§ CAD and scene scripts:
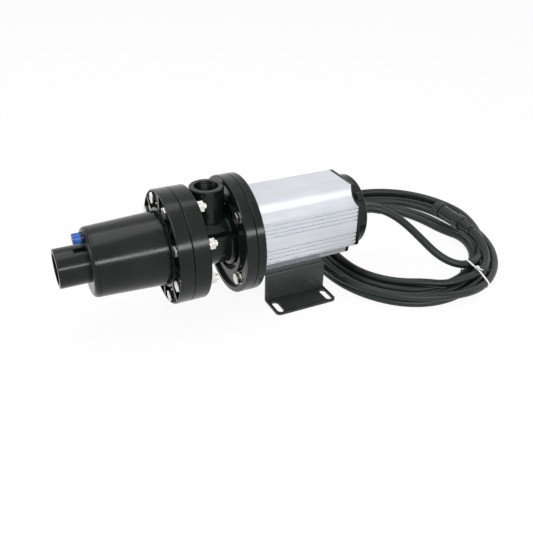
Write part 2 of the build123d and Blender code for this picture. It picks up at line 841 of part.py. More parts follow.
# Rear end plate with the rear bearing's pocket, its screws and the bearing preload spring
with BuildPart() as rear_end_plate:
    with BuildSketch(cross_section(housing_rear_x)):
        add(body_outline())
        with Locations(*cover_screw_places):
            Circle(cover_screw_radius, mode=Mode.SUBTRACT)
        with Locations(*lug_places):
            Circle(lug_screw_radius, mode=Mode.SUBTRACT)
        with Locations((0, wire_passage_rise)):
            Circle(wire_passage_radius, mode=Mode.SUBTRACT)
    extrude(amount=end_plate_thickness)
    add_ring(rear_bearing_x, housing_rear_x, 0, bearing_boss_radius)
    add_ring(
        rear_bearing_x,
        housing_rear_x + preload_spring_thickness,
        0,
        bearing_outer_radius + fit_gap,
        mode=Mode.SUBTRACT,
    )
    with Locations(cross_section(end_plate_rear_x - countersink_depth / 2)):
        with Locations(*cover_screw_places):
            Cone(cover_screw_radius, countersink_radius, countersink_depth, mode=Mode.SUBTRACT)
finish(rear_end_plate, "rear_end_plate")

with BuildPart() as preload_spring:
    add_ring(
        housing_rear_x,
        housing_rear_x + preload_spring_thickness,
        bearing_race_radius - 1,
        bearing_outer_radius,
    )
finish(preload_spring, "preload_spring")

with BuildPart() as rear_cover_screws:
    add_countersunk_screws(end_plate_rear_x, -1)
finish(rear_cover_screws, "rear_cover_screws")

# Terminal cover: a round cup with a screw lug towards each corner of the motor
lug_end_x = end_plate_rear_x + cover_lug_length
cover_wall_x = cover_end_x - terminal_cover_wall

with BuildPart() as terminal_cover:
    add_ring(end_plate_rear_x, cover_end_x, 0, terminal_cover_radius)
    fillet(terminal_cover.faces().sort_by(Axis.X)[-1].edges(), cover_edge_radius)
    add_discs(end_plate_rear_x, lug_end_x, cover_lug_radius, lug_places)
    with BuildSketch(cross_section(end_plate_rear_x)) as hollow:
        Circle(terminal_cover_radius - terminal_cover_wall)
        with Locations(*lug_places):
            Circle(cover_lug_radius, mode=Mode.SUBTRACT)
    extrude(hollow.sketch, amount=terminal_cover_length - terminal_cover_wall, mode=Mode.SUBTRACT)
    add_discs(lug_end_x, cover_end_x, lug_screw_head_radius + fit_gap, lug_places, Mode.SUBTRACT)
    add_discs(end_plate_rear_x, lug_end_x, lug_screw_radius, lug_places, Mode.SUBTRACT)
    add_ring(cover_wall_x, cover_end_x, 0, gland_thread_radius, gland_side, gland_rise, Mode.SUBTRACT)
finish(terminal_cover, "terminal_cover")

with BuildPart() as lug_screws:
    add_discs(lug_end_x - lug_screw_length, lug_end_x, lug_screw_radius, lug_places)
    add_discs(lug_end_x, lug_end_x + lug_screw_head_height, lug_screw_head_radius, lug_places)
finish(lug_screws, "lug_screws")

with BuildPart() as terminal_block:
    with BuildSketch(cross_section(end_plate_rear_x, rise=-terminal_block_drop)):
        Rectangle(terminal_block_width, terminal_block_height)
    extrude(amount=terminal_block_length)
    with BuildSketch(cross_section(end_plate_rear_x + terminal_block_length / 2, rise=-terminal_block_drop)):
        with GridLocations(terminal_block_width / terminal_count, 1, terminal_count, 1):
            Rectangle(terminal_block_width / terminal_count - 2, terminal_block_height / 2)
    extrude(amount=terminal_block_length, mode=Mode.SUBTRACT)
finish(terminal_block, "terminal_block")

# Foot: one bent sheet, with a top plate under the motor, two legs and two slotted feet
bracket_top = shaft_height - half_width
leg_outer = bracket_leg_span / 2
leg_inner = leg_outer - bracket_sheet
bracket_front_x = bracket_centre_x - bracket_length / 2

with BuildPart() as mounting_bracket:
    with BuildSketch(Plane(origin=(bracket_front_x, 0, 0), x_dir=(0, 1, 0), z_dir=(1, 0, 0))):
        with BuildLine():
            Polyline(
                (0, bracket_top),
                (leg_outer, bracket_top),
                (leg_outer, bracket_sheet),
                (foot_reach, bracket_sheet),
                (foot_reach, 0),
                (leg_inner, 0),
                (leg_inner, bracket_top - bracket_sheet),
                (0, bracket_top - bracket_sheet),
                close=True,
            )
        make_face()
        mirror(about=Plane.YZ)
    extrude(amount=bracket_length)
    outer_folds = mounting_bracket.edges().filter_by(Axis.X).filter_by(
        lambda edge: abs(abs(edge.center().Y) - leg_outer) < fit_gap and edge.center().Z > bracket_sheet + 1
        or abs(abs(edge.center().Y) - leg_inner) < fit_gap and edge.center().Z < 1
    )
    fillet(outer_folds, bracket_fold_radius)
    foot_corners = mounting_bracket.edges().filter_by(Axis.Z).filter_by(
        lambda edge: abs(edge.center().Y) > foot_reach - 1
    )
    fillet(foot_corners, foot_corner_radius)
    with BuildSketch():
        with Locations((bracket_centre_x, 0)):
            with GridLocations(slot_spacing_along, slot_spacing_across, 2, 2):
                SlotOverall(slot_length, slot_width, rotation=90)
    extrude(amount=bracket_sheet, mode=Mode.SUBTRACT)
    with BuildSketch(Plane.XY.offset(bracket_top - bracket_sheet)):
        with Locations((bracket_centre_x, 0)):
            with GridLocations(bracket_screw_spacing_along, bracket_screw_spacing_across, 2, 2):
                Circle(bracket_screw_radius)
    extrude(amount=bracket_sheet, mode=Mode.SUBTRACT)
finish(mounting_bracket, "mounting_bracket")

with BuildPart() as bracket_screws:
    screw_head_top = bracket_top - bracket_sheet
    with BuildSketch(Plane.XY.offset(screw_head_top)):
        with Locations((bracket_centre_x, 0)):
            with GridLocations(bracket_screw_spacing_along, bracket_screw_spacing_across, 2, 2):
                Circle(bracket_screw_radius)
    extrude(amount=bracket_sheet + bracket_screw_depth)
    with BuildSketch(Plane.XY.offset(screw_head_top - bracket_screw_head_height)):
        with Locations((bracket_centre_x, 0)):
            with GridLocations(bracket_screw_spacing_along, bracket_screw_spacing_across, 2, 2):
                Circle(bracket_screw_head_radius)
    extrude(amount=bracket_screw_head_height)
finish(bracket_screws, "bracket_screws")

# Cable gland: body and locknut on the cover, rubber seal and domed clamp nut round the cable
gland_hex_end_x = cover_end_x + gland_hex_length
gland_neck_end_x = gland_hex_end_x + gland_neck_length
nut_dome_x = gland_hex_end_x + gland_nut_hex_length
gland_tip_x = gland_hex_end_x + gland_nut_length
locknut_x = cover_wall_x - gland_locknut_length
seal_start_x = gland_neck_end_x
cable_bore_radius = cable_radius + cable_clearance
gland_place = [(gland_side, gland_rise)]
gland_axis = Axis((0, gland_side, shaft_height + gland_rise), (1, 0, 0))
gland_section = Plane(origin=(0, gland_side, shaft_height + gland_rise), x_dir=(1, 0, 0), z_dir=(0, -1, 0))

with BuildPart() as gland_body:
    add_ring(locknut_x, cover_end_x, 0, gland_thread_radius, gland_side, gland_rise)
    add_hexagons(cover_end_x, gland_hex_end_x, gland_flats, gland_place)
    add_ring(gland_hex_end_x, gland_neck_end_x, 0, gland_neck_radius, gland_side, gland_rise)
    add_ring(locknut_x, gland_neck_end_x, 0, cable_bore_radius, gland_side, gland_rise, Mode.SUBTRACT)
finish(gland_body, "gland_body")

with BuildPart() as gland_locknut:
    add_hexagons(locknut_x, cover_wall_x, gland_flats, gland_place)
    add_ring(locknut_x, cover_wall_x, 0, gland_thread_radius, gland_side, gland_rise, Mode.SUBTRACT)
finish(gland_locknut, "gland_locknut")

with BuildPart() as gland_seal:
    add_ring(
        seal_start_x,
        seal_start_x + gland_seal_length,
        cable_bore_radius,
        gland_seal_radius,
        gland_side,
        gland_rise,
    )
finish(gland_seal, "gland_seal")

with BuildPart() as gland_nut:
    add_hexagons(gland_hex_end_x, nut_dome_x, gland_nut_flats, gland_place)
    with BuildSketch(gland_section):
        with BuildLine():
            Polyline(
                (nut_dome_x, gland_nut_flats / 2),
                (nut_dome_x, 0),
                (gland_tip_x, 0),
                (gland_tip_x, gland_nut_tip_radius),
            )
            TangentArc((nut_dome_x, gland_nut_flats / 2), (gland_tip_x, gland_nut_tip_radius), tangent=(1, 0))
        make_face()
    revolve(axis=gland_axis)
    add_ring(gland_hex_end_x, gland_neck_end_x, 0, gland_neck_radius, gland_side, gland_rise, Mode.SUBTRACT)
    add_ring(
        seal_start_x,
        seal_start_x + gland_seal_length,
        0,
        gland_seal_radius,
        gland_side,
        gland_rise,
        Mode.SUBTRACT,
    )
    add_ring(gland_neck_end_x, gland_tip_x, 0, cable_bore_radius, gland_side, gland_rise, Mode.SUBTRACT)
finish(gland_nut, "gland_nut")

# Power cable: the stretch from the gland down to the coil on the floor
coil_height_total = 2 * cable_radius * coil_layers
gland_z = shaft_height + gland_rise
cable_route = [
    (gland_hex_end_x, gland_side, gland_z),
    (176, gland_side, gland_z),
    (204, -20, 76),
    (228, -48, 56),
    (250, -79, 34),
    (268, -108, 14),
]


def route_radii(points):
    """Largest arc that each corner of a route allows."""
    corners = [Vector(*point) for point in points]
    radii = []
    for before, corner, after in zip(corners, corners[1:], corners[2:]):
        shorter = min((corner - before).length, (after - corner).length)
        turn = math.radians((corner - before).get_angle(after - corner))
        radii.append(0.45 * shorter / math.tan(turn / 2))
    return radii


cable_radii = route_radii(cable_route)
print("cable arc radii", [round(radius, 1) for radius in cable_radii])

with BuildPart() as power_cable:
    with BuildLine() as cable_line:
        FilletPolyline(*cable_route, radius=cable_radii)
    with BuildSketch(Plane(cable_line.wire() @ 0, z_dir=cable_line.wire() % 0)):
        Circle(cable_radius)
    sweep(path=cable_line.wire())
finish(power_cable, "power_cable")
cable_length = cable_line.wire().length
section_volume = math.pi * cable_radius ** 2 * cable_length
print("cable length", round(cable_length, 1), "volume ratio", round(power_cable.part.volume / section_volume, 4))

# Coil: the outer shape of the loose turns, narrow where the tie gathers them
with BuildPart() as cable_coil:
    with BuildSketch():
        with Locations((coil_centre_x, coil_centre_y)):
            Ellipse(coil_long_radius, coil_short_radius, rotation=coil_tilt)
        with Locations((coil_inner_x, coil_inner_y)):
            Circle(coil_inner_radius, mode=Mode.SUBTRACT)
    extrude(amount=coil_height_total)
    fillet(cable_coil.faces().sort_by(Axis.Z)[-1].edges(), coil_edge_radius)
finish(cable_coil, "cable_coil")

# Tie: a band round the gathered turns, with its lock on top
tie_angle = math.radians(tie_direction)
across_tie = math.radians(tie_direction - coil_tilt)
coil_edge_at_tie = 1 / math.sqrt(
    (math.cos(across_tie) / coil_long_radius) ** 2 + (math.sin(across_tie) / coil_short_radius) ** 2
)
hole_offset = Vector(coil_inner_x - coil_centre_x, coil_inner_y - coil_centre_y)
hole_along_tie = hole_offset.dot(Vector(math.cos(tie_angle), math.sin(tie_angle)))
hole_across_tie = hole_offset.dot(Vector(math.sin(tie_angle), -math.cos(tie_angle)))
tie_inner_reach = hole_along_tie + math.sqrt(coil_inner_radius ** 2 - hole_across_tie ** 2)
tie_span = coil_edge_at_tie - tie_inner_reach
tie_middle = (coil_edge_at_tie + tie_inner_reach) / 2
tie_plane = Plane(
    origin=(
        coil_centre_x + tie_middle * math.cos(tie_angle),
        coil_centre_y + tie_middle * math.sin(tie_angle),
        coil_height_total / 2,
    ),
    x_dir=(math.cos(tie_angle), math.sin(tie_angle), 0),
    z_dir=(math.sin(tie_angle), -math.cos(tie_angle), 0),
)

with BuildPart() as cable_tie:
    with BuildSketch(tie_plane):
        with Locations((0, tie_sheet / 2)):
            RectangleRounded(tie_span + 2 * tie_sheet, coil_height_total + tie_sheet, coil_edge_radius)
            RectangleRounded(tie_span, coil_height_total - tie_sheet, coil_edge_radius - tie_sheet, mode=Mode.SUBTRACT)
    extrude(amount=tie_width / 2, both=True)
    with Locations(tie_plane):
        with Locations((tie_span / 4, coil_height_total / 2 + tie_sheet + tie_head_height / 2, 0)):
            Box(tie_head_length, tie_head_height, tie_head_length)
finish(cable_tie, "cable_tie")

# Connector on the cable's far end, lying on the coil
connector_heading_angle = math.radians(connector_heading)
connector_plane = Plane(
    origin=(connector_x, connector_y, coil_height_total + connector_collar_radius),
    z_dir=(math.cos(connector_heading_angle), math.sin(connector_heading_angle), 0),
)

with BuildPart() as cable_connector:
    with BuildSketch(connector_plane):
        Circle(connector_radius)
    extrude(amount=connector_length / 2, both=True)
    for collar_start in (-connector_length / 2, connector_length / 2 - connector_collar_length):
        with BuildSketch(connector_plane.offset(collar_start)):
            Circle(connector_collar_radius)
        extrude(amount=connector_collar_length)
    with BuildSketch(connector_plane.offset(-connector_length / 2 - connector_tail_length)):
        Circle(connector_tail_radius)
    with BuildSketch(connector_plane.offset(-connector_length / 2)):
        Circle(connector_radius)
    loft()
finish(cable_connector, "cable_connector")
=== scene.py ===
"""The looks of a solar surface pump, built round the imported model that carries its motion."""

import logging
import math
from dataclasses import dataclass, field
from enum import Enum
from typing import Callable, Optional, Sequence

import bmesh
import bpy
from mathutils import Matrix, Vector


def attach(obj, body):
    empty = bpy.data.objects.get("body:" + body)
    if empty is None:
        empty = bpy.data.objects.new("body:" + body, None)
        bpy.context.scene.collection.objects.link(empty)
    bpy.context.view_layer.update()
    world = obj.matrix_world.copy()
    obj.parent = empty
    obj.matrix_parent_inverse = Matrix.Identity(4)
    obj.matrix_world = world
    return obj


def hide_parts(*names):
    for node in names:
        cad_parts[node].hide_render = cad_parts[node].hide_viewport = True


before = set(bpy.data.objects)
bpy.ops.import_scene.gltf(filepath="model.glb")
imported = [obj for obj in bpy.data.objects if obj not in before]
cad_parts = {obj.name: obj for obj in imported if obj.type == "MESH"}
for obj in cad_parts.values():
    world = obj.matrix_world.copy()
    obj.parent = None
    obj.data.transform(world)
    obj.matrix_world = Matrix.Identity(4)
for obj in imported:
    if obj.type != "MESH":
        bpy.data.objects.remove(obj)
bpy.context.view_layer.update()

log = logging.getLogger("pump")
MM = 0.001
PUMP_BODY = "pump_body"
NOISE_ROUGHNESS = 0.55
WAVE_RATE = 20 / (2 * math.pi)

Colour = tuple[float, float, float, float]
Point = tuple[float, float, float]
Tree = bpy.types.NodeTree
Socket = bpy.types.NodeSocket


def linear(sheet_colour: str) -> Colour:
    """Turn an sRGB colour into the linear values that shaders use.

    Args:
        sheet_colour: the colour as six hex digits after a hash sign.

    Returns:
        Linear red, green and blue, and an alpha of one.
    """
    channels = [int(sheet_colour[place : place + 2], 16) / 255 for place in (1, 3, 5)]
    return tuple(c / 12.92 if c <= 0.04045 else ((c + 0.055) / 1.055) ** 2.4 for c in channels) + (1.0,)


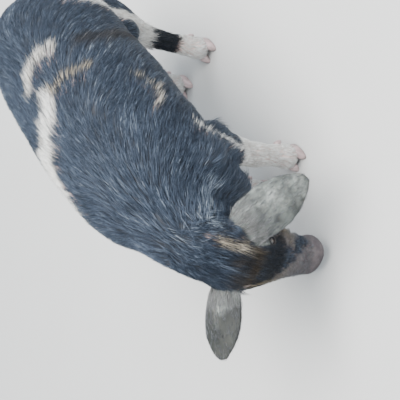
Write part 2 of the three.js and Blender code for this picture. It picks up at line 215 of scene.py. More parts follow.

§ Your goal:
Read the data above. Pull out each line in which the string "picks" appears.

§ Correct output:
Write part 2 of the build123d and Blender code for this picture. It picks up at line 841 of part.py. More parts follow.
Write part 2 of the three.js and Blender code for this picture. It picks up at line 215 of scene.py. More parts follow.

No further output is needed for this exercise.